– Тише, тише, доченька, – говорит миссис Камински и осторожно укладывает Мо на кровать.
Она подтыкает одеяло, со всех сторон укутывает свернувшуюся калачиком Мо и поет ей по-польски колыбельную, которую пела, когда мы с Мо были еще совсем маленькими. Через несколько минут Мо закрывает глаза, начинает дышать ровнее. Миссис Камински продолжает петь. Она придвигает стул к кровати, садится и все поет, поет, поет.

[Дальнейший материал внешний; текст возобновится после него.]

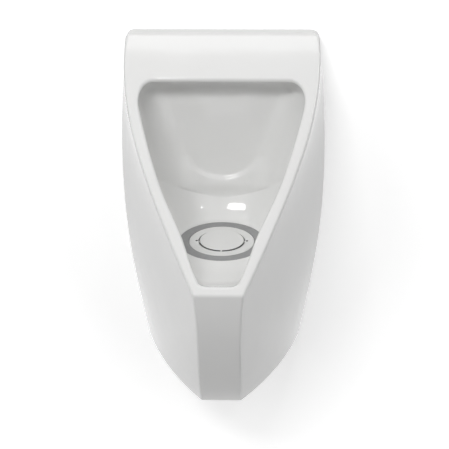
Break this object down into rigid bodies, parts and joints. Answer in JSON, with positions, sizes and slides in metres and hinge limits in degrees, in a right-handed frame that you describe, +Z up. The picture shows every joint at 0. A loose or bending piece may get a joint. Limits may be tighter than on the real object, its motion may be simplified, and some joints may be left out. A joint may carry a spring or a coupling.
{
  "type": "wall hung waterless urinal",
  "caption": "Wall hung waterless urinal: one-piece china body with a sloping rim, open V-shaped bowl and prow, concealed hangers and a lift-out float trap under a round cover.",
  "frame": {"origin": "centre of the four hanger screw holes, on the wall plane", "axes": "+Z up, +Y into the wall, +X to the right seen from the front"},
  "size_m": [0.3646, 0.4145, 0.61],
  "materials": {
    "glazed_china": "white glaze, glossy",
    "hanger_steel": "zinc plated steel",
    "liner_plastic": "natural polyamide",
    "ring_rubber": "matt grey rubber",
    "gasket_rubber": "black rubber",
    "housing_plastic": "grey plastic",
    "pipe_plastic": "white plastic",
    "cup_plastic": "off-white plastic",
    "float_foam": "light closed plastic",
    "spindle_steel": "stainless steel",
    "cover_plastic": "white, satin gloss"
  },
  "bodies": {
    "base": {"ceramic_body": "glazed_china", "hanger_left": "hanger_steel", "hanger_right": "hanger_steel", "liner_left": "liner_plastic", "liner_right": "liner_plastic", "seal_ring": "ring_rubber", "trap_housing": "housing_plastic", "flange_gasket": "gasket_rubber", "nut_washer": "liner_plastic", "lock_nut": "housing_plastic", "tail_pipe": "pipe_plastic", "outlet_seal": "gasket_rubber", "outlet_nut": "pipe_plastic"},
    "insert": {"trap_cup": "cup_plastic", "cup_seals": "gasket_rubber", "standpipe": "cup_plastic", "valve_seat": "gasket_rubber", "guide_spindle": "spindle_steel", "spindle_clip": "spindle_steel", "hair_strainer": "cup_plastic"},
    "cover": {"cover_plate": "cover_plastic", "centre_cap": "cover_plastic", "bell_baffle": "cup_plastic", "cover_seal": "gasket_rubber"},
    "float": {"float_valve": "float_foam"}
  },
  "joints": [
    {"name": "insert_lift", "type": "slide", "parent": "base", "child": "insert", "axis": [0, 0, 1], "range_m": [0, 0.12]},
    {"name": "cover_lift", "type": "slide", "parent": "insert", "child": "cover", "axis": [0, 0, 1], "range_m": [0, 0.075]},
    {"name": "float_rise", "type": "slide", "parent": "insert", "child": "float", "axis": [0, 0, 1], "range_m": [0, 0.006]}
  ]
}
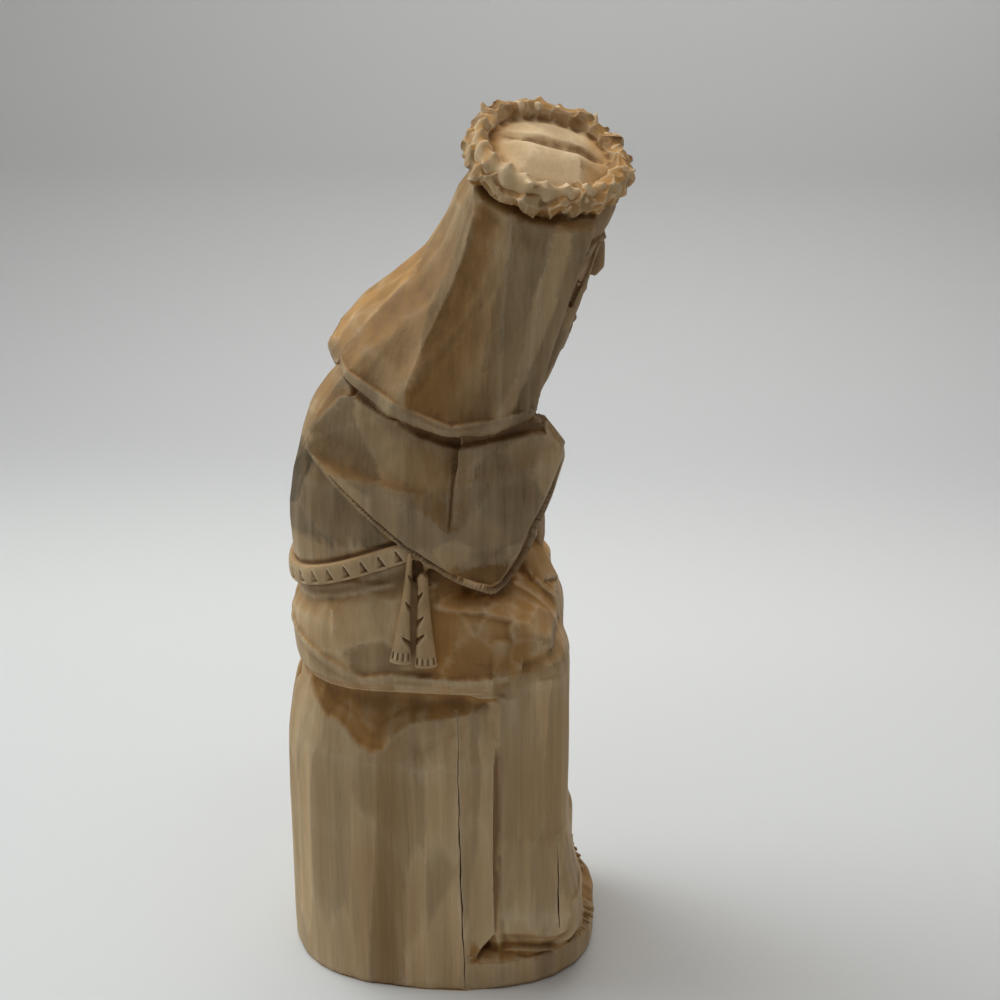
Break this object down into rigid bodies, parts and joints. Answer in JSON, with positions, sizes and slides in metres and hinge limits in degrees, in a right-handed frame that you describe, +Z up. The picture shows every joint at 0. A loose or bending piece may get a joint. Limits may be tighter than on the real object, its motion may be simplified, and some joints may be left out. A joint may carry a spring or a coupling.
{
  "type": "carved wooden seated figure",
  "caption": "One-piece carved limewood statue of a seated, robed, bearded man in a thorn wreath, leaning his bowed head on his hand.",
  "frame": {"origin": "middle of the flat underside", "axes": "+Z up the figure, -Y the way the figure faces, -X to his right-hand side"},
  "size_m": [0.0821, 0.1142, 0.2908],
  "materials": {
    "limewood": "raw, gouge-cut limewood"
  },
  "bodies": {
    "root": {"seated_figure": "limewood"}
  },
  "joints": []
}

Час спустя Мо, не просыпаясь, меняет позу. Когда она всхлипывает и зовет меня по имени, я, не выдержав, ухожу.
24
Папа в операционной. Вокруг него собралось больше десятка врачей и медсестер в халатах и масках. Папина голова забинтована, во рту дыхательная трубка. Хирург, стоящий слева от операционного стола, возится с чем-то в районе папиной груди, хирург справа вскрывает ему живот чуть выше бедра. Правая нога в лонгете, кожа вокруг зияющего отверстия, которое проделала сломанная бедренная кость, очищена, но рана не закрыта. На ладони и ступни наложены шины и повязки – такие же, как у Мо.
Не нужно быть врачом, чтобы понять, что папа в ужасном состоянии. С тех пор как вертолет вывез его с места аварии, прошло уже четыре часа, но кажется, что хирурги едва начали работу. У них впереди долгая бессонная ночь.
25
Я решаю навестить Бёрнса, узнать о плане поисков на завтра, и с изумлением обнаруживаю себя в палате у дяди Боба, тети Карен и Натали. Бёрнс представляется, и дядя Боб, не вставая с кровати, жмет ему руку. – Как остальные? – спрашивает дядя Боб.

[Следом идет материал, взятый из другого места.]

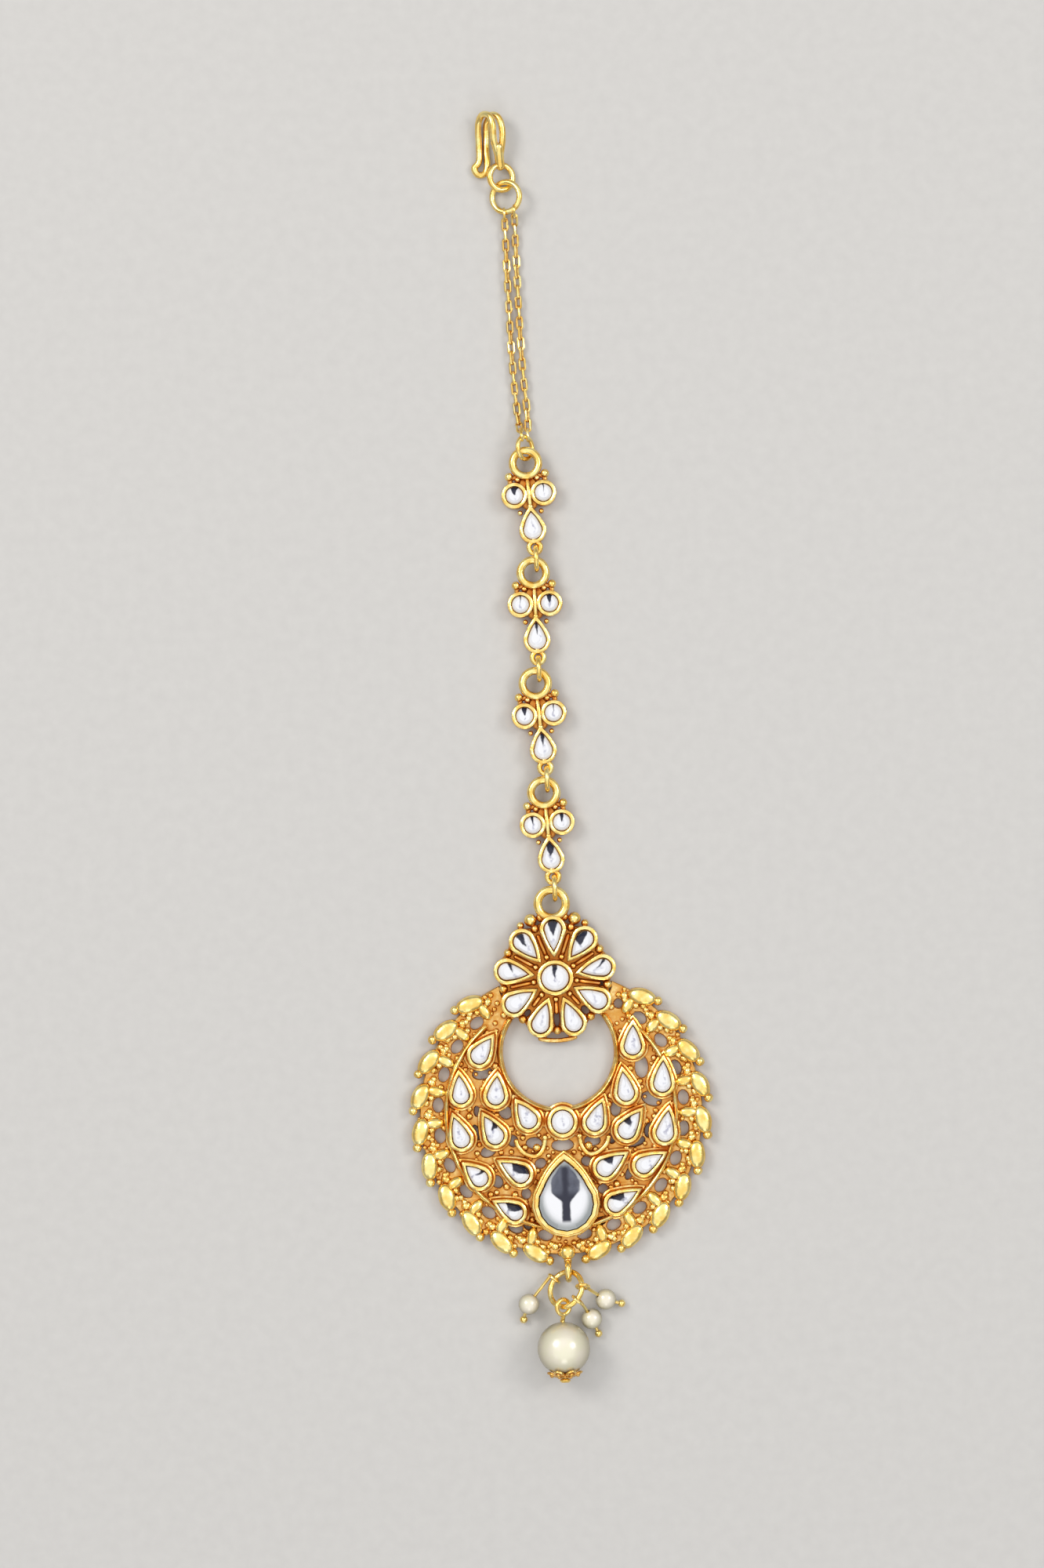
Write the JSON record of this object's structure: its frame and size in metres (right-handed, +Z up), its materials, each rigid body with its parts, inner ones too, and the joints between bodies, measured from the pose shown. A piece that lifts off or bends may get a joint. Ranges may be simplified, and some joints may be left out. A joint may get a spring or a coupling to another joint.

Тетя Карен лежит на кровати у окна, у нее на руках теплые компрессы, но шин нет, и я понимаю, что обморожение у нее не такое сильное, как у папы и Мо. Натали свернулась калачиком в раскладном кресле в углу палаты. Кожа у нее на пальцах потрескалась, но в остальном она цела и невредима. Обе спят. Левая нога дяди Боба обмотана неопреновой повязкой, под лодыжку подложен поролоновый валик.
Будь я хорошим человеком, я бы порадовалась, что они почти не пострадали, что их пальцы, ребра, легкие и ноги целы. Но сейчас я совсем не хороший человек. Я злой мертвый дух, чьи родные и лучшая подруга страдают и мучаются, и я до ужаса ненавижу этих троих за то, что они так легко отделались.
Бёрнс кратко описывает дяде Бобу, как обстоят дела у моих родных и у Мо. Дядя Боб бледнеет, услышав, что поиски приостановлены, а найти Оза, Хлою и Вэнса все еще не удалось. По интонации, с которой Бёрнс произносит Хлоино имя, я понимаю, что о ней он тревожится больше, чем об остальных. Может, у него самого есть дочь, а может, все дело в мамином рассказе – из всех троих Хлоя самая хрупкая, к тому же они с Вэнсом ушли в лес раньше остальных. У Бёрнса есть все основания для беспокойства. Хлоины дела очень плохи. Прямо сейчас она медленно замерзает у корней все того же дерева, а время все тянется и тянется, и я просто не могу на нее смотреть: каждый миг ее страданий словно вонзает нож мне прямо в сердце.
– Миссис Миллер только что привезли, – говорит Бёрнс.
– Энн здесь? – вскидывается дядя Боб. – В больнице? Она в порядке?
– Ей пришлось дать успокоительное, – говорит Бёрнс. – Ничего серьезного, но до утра врачи будут вводить ей мидазолам. Ей нужно отдохнуть. Поэтому я и пришел. Миссис Миллер спит, никто из ее родных не может поговорить с журналистами, и я надеялся, что вы сможете выступить от их имени. Чем больший интерес вызовет спасательная операция, тем большую поддержку мы сможем получить.
Дядя Боб практически вскакивает с постели, но тут же чуть не падает от резкого движения.
– Не торопитесь, – говорит Бёрнс. – Оденьтесь, соберитесь с силами, приготовьтесь. Я буду ждать в холле.
Дядя Боб кивает, и Бёрнс идет к двери. На полпути он оборачивается:
– Еще кое-что. Есть одна вещь, которую я никак не могу понять. Насчет мальчика, Оза. Его мать утверждает, что он ни за что не ушел бы один. Вы сказали лесничему, что он пошел за ней. Почему он так поступил?
Дядя Боб быстро моргает, явно подыскивая подходящий вариант ответа.
– Как вам сказать, Оз… уверен, Энн вам объяснила… он не в себе.